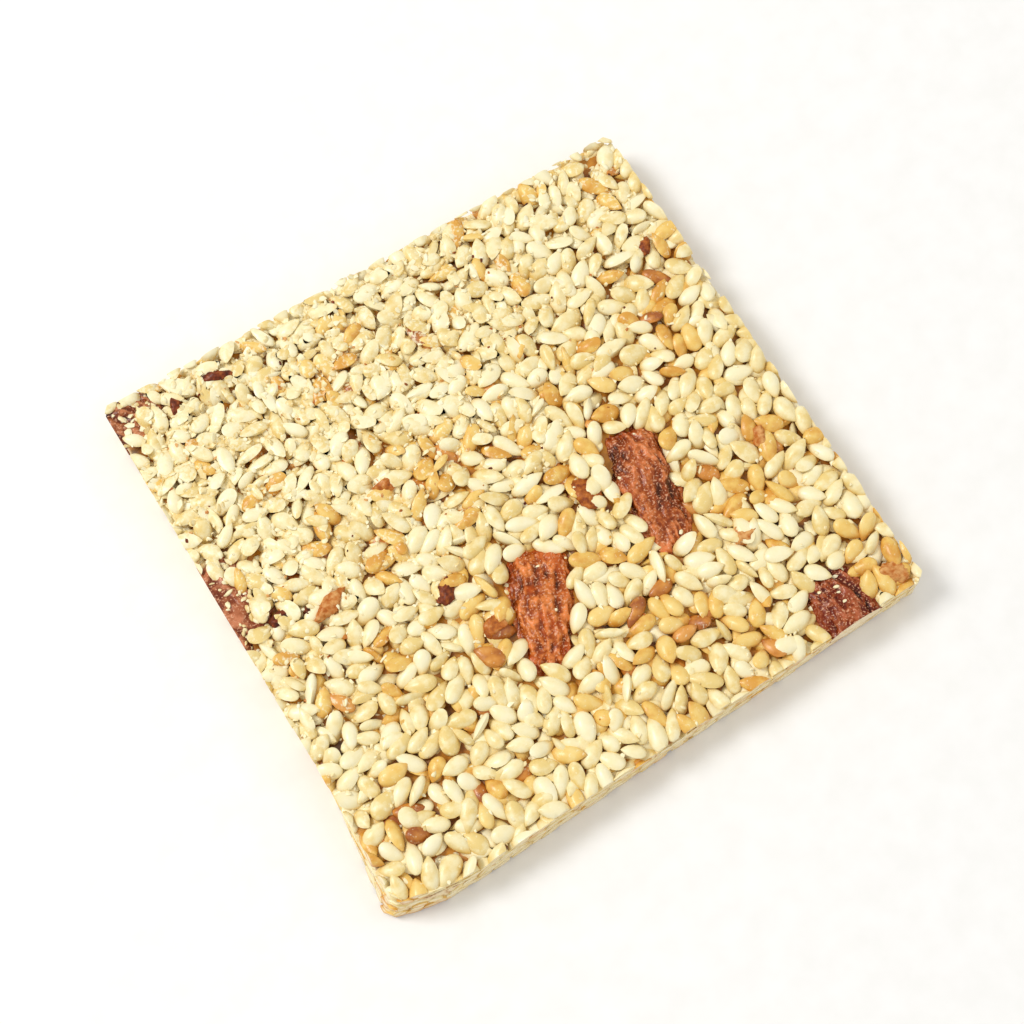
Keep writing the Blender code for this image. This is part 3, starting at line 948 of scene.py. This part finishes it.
def almond_mesh(name, almond):
    """A chopped almond: wrinkled lengthwise, with broken edges, and cut flush by the knife."""
    bm = bmesh.new()
    bmesh.ops.create_uvsphere(bm, u_segments=144, v_segments=96, radius=1.0)
    furrow = bm.verts.layers.float.new("furrow")
    length, width, depth = almond["size"]
    shift = Vector(almond["middle"]) / MM
    shift.resize_3d()
    for vert in bm.verts:
        # On the ball, z runs along the almond, y across it and x down.
        down, across, along = vert.co
        plan = squared(along, across, SQUARENESS)
        edge = Vector((along, across, 0)).normalized() * 1.9 + shift
        plan *= 1 + 0.09 * noise.noise(edge) + 0.05 * noise.noise(edge * 3.1)
        slim = 1 - almond["taper"] * along / 2
        spot = Vector((along * plan * length, across * plan * slim * width, -down * slim * depth)) / 2
        out = Vector((spot.x / length**2, spot.y / width**2, spot.z / depth**2)).normalized()
        grain = Vector((spot.x * 0.17, spot.y * 0.62, spot.z * 0.62)) / MM + shift
        grain.y += 0.5 * noise.noise(Vector((spot.x * 0.35, 0, 0)) / MM + shift)
        fold, wrinkle, crease = ridged(grain), ridged(grain * 2.3 + shift), ridged(grain * 4.7)
        lump = noise.noise(spot / (1.6 * MM) + shift)
        pit = noise.noise(spot / (0.4 * MM) + shift)
        rise = 0.17 * fold + 0.1 * wrinkle + 0.05 * crease + 0.2 * lump + 0.07 * pit - 0.1
        # The relief is kept for the skin's painted shade in the furrows and painted highlight on the
        # ridges.
        vert[furrow] = 0.4 + 0.2 * fold + 0.15 * wrinkle + 0.1 * crease + 0.2 * lump + 0.2 * pit
        vert.co = spot + out * rise * MM
    middle = almond_middle(almond)
    place = Matrix.Translation((middle.x, middle.y, almond["top"] - depth / 2))
    turn = Matrix.Rotation(almond["heading"], 4, "Z")
    bmesh.ops.transform(bm, matrix=place @ turn, verts=bm.verts)
    bmesh.ops.recalc_face_normals(bm, faces=bm.faces)
    cut_layer = bm.verts.layers.float.new("cut")
    faces = trim(bm, cuts_near(Vector((middle.x, middle.y, THICKNESS / 2)), length / 2))
    if faces:
        # The skin shows as a thin brown line round the pale flesh.
        bmesh.ops.inset_region(bm, faces=faces, thickness=SKIN, use_boundary=True)
        for face in faces:
            for vert in face.verts:
                vert[cut_layer] = 1.0
        bmesh.ops.triangulate(bm, faces=faces)
    mesh = bpy.data.meshes.new(name)
    bm.to_mesh(mesh)
    bm.free()
    mesh.shade_smooth()
    mesh.set_sharp_from_angle(angle=math.radians(60))
    return mesh


def chip_shape(draw):
    """A broken bit, a unit across: a ball with flat and jagged sides."""
    bm = bmesh.new()
    bmesh.ops.create_icosphere(bm, subdivisions=4, radius=0.5)
    shift = Vector(draw.uniform(0, 50, 3))
    sides = [(Vector(draw.normal(size=3)).normalized(), draw.uniform(0.27, 0.42)) for _ in range(12)]
    for vert in bm.verts:
        out = vert.co.normalized()
        # Each side is a plane just inside the ball.
        reach = min(0.5, *(inside / max(out.dot(side), 0.3) for side, inside in sides))
        rough = 0.12 * noise.noise(out * 3 + shift) + 0.09 * noise.noise(out * 8 + shift)
        vert.co = out * reach * (1 + rough + 0.06 * noise.noise(out * 17 + shift))
    return bm


def crumb_shape(draw):
    """A crumb of few faces, a unit across."""
    bm = bmesh.new()
    bmesh.ops.create_icosphere(bm, subdivisions=1, radius=0.5)
    for vert in bm.verts:
        vert.co *= draw.uniform(0.65, 1.15)
    return bm


def surface_of(objects):
    """What a crumb falls on: all the faces of these objects."""
    verts, faces = [], []
    for obj in objects:
        start = len(verts)
        verts.extend(v.co.copy() for v in obj.data.vertices)
        faces.extend([start + v for v in face.vertices] for face in obj.data.polygons)
    return BVHTree.FromPolygons(verts, faces)


# Operators


class SLICE_OT_caramel(Operator):
    """Makes the caramel that holds the seeds together"""

    bl_idname = "sesame_slice.caramel"
    bl_label = "Caramel bed"

    def execute(self, context):
        settings = context.scene.sesame_slice
        bed = new_piece("caramel_bed", bed_mesh(), hard_caramel("hard caramel", tuple(settings.caramel)))
        lumpy(bed, BED_NET, BED_LUMPS, LUMP_SIZE)
        bed.data.materials.clear()
        bed.data.materials.append(bpy.data.materials["hard caramel"])
        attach(bed, "root")
        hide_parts("sesame_slab")
        return {"FINISHED"}


class SLICE_OT_seeds(Operator):
    """Lays the sesame seeds on the top, the underside and in the cut sides"""

    bl_idname = "sesame_slice.seeds"
    bl_label = "Sesame seeds"

    def execute(self, context):
        settings = context.scene.sesame_slice
        shades = {
            "pale": (linear("#fbf2cc"), tuple(settings.pale), linear("#ecd084")),
            "golden": (linear("#f5d88a"), tuple(settings.golden), linear("#dc9e3c")),
            "toasted": (linear("#e6a552"), tuple(settings.toasted), linear("#a2561a")),
        }
        finishes = {
            kind: hulled_seed(f"{kind} hulled sesame", *shades[kind], settings.glaze) for kind in KINDS
        }
        groups = {"top": ("under", "top", "loose"), "base": ("base",), "side": ()}
        for group, layers in groups.items():
            heaps = {kind: Heap() for kind in KINDS}
            for layer in layers:
                lay_seeds(heaps, layer)
            if group == "side":
                lay_wall_seeds(heaps)
            for kind, heap in heaps.items():
                if not heap.count:
                    continue
                piece = heap.build(f"{group}_seeds_{kind}", finishes[kind])
                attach(piece, "root")
                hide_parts("sesame_slab")
        return {"FINISHED"}


class SLICE_OT_almonds(Operator):
    """Makes the five almond pieces that replace their solids"""

    bl_idname = "sesame_slice.almonds"
    bl_label = "Almond pieces"

    def execute(self, context):
        settings = context.scene.sesame_slice
        for node, almond in ALMONDS.items():
            finish = almond_skin(
                f"roasted skin of {node}", almond["heading"], almond["shades"], settings.almond_gloss
            )
            piece = new_piece(node + "_roasted", almond_mesh(node, almond), finish)
            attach(piece, "root")
            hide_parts(node)
        return {"FINISHED"}


class SLICE_OT_chips(Operator):
    """Sets the small bits of almond in the top"""

    bl_idname = "sesame_slice.chips"
    bl_label = "Almond bits"

    def execute(self, context):
        draw = np.random.default_rng(CHIP_DRAW)
        heap = Heap()
        for x, y, length, width, height, heading, tone in CHIPS:
            place = Matrix.Translation((x * MM, y * MM, CHIP_MIDDLE))
            turn = Matrix.Rotation(math.radians(heading), 4, "Z")
            size = [side * swell for side, swell in zip((length, width, height), CHIP_SWELL)]
            place_seed(heap, chip_shape(draw), place @ turn, size, tone, (), ROLLED_AT + 0.2 * MM)
        piece = heap.build("almond_bits", broken_almond("broken roasted almond"))
        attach(piece, "root")
        return {"FINISHED"}


class SLICE_OT_crumbs(Operator):
    """Drops crumbs of crushed seed and dark flecks on the top"""

    bl_idname = "sesame_slice.crumbs"
    bl_label = "Crumbs"

    def execute(self, context):
        settings = context.scene.sesame_slice
        draw = np.random.default_rng(CRUMB_DRAW)
        # The solids that the pieces replace are still in the scene, and no crumb lies on them.
        solids = {"sesame_slab", *ALMONDS}
        landing = surface_of(
            [obj for obj in context.scene.objects if obj.type == "MESH" and obj.name not in solids]
        )
        shapes = [crumb_shape(draw) for _ in range(CRUMB_SHAPES)]
        corners = corners_at(THICKNESS, 0.5 * MM)
        crumbs, flecks = Heap(), Heap()
        for x, y in scatter(draw, settings.crumbs * 2, corners):
            crumbly = crumbly_at(x, y)
            fleck = draw.uniform() < FLECK_SHARE
            chance = draw.uniform()
            size = draw.uniform(0.35, 0.65 + 0.4 * crumbly) * (0.6 if fleck else 1.0) * MM
            flat = draw.uniform([1.0, 0.6, 0.35], [1.6, 1.0, 0.7])
            tries = draw.normal(0, 0.5 * MM, (4, 2)) + (x, y)
            turn = Euler((*draw.normal(0, 0.4, 2), draw.uniform(0, 2 * math.pi))).to_matrix().to_4x4()
            shape, tone = shapes[draw.integers(len(shapes))], draw.uniform()
            if chance > 0.1 + 0.9 * crumbly:
                continue
            hits = [landing.ray_cast(Vector((*spot, 2 * THICKNESS)), DOWN)[0] for spot in tries]
            hits = [hit for hit in hits if hit and hit.z > 0.7 * THICKNESS]
            if not hits:
                continue
            # Crumbs roll into the gaps, so each ends at the lowest place near it.
            rest = min(hits, key=lambda hit: hit.z)
            almond = rise_on_almond(rest.x, rest.y)[1]
            if almond and tone > almond["crumbs"]:
                continue
            place = Matrix.Translation(rest) @ turn
            planes = cuts_near(rest, size)
            roof = ROLLED_AT + 0.3 * MM
            place_seed(flecks if fleck else crumbs, shape, place, size * flat, tone, planes, roof, 0.5)
        light, base, dark = linear("#fdf6d4"), linear("#f9ecbc"), linear("#ecd08a")
        for name, heap, finish in (
            ("crushed_seed", crumbs, hulled_seed("crushed sesame", light, base, dark, 0.0)),
            # Dark flecks, in the finish of the almond bits, which come to rest at the lowest places on the
            # top.
            ("dark_flecks", flecks, broken_almond("dark flecks at low spots")),
        ):
            piece = heap.build(name, finish)
            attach(piece, "root")
        return {"FINISHED"}


class SLICE_OT_stage(Operator):
    """Sets the white floor, the soft lights and the camera"""

    bl_idname = "sesame_slice.stage"
    bl_label = "Studio"

    def execute(self, context):
        bm = bmesh.new()
        bmesh.ops.create_grid(bm, x_segments=1, y_segments=1, size=FLOOR_HALF)
        bmesh.ops.translate(bm, vec=(0, 0, -FLOOR_DROP), verts=bm.verts)
        mesh = bpy.data.meshes.new("studio_floor")
        bm.to_mesh(mesh)
        bm.free()
        floor = new_piece("studio_floor", mesh, studio_paper("studio paper"))
        for name, place, size, power in LAMPS:
            add_lamp(name, place, size, power)
        add_sky(context.scene)
        add_camera(context.scene)
        context.scene.view_settings.view_transform = "Standard"
        return {"FINISHED"}


def add_lamp(name, place, size, power):
    """A square lamp that shines at the slice."""
    lamp = bpy.data.lights.new(name, "AREA")
    lamp.size = size
    lamp.energy = power
    obj = bpy.data.objects.new(name, lamp)
    bpy.context.scene.collection.objects.link(obj)
    obj.location = place
    obj.rotation_euler = Vector(place).to_track_quat("Z", "Y").to_euler()


def add_sky(scene):
    world = bpy.data.worlds.new("studio")
    scene.world = world
    world.use_nodes = True
    background = world.node_tree.nodes["Background"]
    background.inputs["Color"].default_value = SKY
    background.inputs["Strength"].default_value = SKY_STRENGTH


def add_camera(scene):
    """The camera, which looks down at the slice over its left corner at the front."""
    camera = bpy.data.cameras.new("camera")
    camera.lens = LENS_MM
    camera.sensor_width = SENSOR_MM
    camera.clip_start = NEAREST
    obj = bpy.data.objects.new("camera", camera)
    scene.collection.objects.link(obj)
    across = math.cos(VIEW_ELEVATION)
    back = Vector(
        (math.sin(VIEW_AZIMUTH) * across, -math.cos(VIEW_AZIMUTH) * across, math.sin(VIEW_ELEVATION))
    )
    obj.location = Vector((0, 0, THICKNESS / 2)) + back * VIEW_DISTANCE
    obj.rotation_euler = back.to_track_quat("Z", "Y").to_euler()
    scene.camera = obj


class SLICE_PT_panel(Panel):
    """Lists the slice's operators and settings"""

    bl_label = "Sesame almond slice"
    bl_idname = "SLICE_PT_panel"
    bl_space_type = "VIEW_3D"
    bl_region_type = "UI"
    bl_category = "Sesame slice"

    def draw(self, context):
        settings = context.scene.sesame_slice
        for key in SliceSettings.__annotations__:
            self.layout.prop(settings, key)
        for operator in OPERATORS:
            self.layout.operator(operator.bl_idname)


OPERATORS = (
    SLICE_OT_caramel,
    SLICE_OT_seeds,
    SLICE_OT_almonds,
    SLICE_OT_chips,
    SLICE_OT_crumbs,
    SLICE_OT_stage,
)
CLASSES = (SliceSettings, *OPERATORS, SLICE_PT_panel)


def register():
    for cls in CLASSES:
        bpy.utils.register_class(cls)
    bpy.types.Scene.sesame_slice = PointerProperty(type=SliceSettings)


def unregister():
    del bpy.types.Scene.sesame_slice
    for cls in reversed(CLASSES):
        bpy.utils.unregister_class(cls)


def main():
    register()
    bpy.ops.sesame_slice.caramel()
    bpy.ops.sesame_slice.seeds()
    bpy.ops.sesame_slice.almonds()
    bpy.ops.sesame_slice.chips()
    bpy.ops.sesame_slice.crumbs()
    bpy.ops.sesame_slice.stage()


if __name__ == "__main__":
    main()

-*-*-

» Exercise details
Copy all lines from the material that hold "root".

» Solution for this exercise
        attach(bed, "root")
                attach(piece, "root")
            attach(piece, "root")
        attach(piece, "root")
            attach(piece, "root")